In terms of choosing the settings, Scotland felt really right to me because there’s this really interesting conversation going on there about reintroducing wolves and what would happen if they did. It’s a really big debate. There’s a lot of forces on both sides at the moment. I wanted to also introduce other landscapes that deal with wolves because it felt important that my main character be experienced in that. So, Alaska was one of those. Yellowstone was another and I, of course, visited there. British Columbia was where her dad’s from. I spent a lot of time in Canada as a kid so that kind of also felt natural. 

KS: In the book, there was an underlying theme of fear being viewed as a weakness from both Inti’s handling of wolves and her handling of people. Why?

CM: Well, I think that’s part of her shell that she’s built around herself and possibly part of her wounds. It’s something that her mother has tried to instill in her—a sense of, I guess, toughness because her mother really does see it as part of her job [Inti’s mother is a homicide detective]. She sees the worst that humanity has to offer each other. And she gets concerned that Inti’s too soft and vulnerable, so she tries to teach her to find this toughness.

These traumas that Inti’s suffered causes her to do a pretty major flip and start to believe in her mother’s teachings, which is that you have to be tough in order to survive and you have to expect the worst because then you can guard against it. Ultimately, I don’t think that’s the message of the book. I think Inti comes to realize that there’s a space in between being completely open and vulnerable and being completely closed off and tough. I guess in some cases, fear keeps you alive and that’s also true of the wolves. The fear of humans is important to them because it does keep them alive, but that’s something that Inti finds really heartbreaking in a way because she wants to have this deep connection with them. But she can’t make them too familiar with her because it endangers them. I hope that fear is something that she’s able to let go of by the end. 
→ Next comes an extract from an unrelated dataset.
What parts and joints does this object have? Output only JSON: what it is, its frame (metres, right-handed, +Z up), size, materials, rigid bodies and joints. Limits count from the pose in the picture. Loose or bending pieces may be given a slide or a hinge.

KS: Mirror-touch synesthesia allows Inti to feel not just what her twin, Aggie, is feeling, but also pretty much everyone else in town. Was this condition something you were aware of or witnessed prior to writing about it? 

Fiction allows us to access a deeply emotional space around an issue that we sometimes don’t allow ourselves to go to when we’re reading science texts.

CM: I have a much milder, slightly different synesthesia, which is, essentially, that my memory works by connecting color and texture and shape. And I never knew that was unusual. It was just normal for me and then I read about it and I started to learn that that’s actually not how most people’s brains work. Then I listened to this episode of Invisibilia and I was fascinated with the most extraordinary thing. I knew that I wanted to somehow write something about a character with that condition and took a few books to work it out to who that would be. It felt very, very right for Inti because the whole theme of this book is about empathy and connection to others. And, you know, she kind of gets overwhelmed by the amount of forced empathy that she’s forced to feel and tries to close herself off from that. It’s that kind of journey to realizing that this can be a gift if she can see it that way. I liked that it was something that she could share further intimacy with her sister, but then be at the mercy of it with everyone else. 

KS: Like a benefit for some, but not quite for everyone else. 

CM: Yeah. It can be quite a dangerous thing, really. And reading about the people in the real world who have it, they have to find that balance between danger and this extraordinary kind of experience.

KS: What do you want people who read this book to learn or understand who might not actually be aware of all the layers that rebalance an ecosystem? What do you hope that they get from reading about this type of subject from a fictional standpoint instead of via an ecology textbook or a political lecture? 

CM: That’s the amazing thing about fiction. It allows us to access a deeply emotional space around an issue that I think we sometimes don’t allow ourselves to go to when we’re reading science texts or hearing these really politicized views about things.

My hope in writing about this stuff in a fictional way is to allow people access to something deep within themselves that they can take the time to really think about and reflect on how they feel about something because I think all this climate change is a hugely emotional space. Once we start to realize that there is so much grief involved in what’s happening, we can allow ourselves to admit that it’s okay to grieve and it’s okay to love things that are wild and may not love us back. I hope that this provides an avenue to hope and feeling energized and wanting to come out the other side of it, actively pursuing change. 

And I do think that the two pillars of fiction and nonfiction need to support each other. There is this incredible work being done by conservationists, by scientists, but they can’t do it alone. They need help from us—from the arts—because the arts have amazing power to affect change and to really inspire people. I hope that this would go some small way to making people aware of something and also making them feel connected to it emotionally.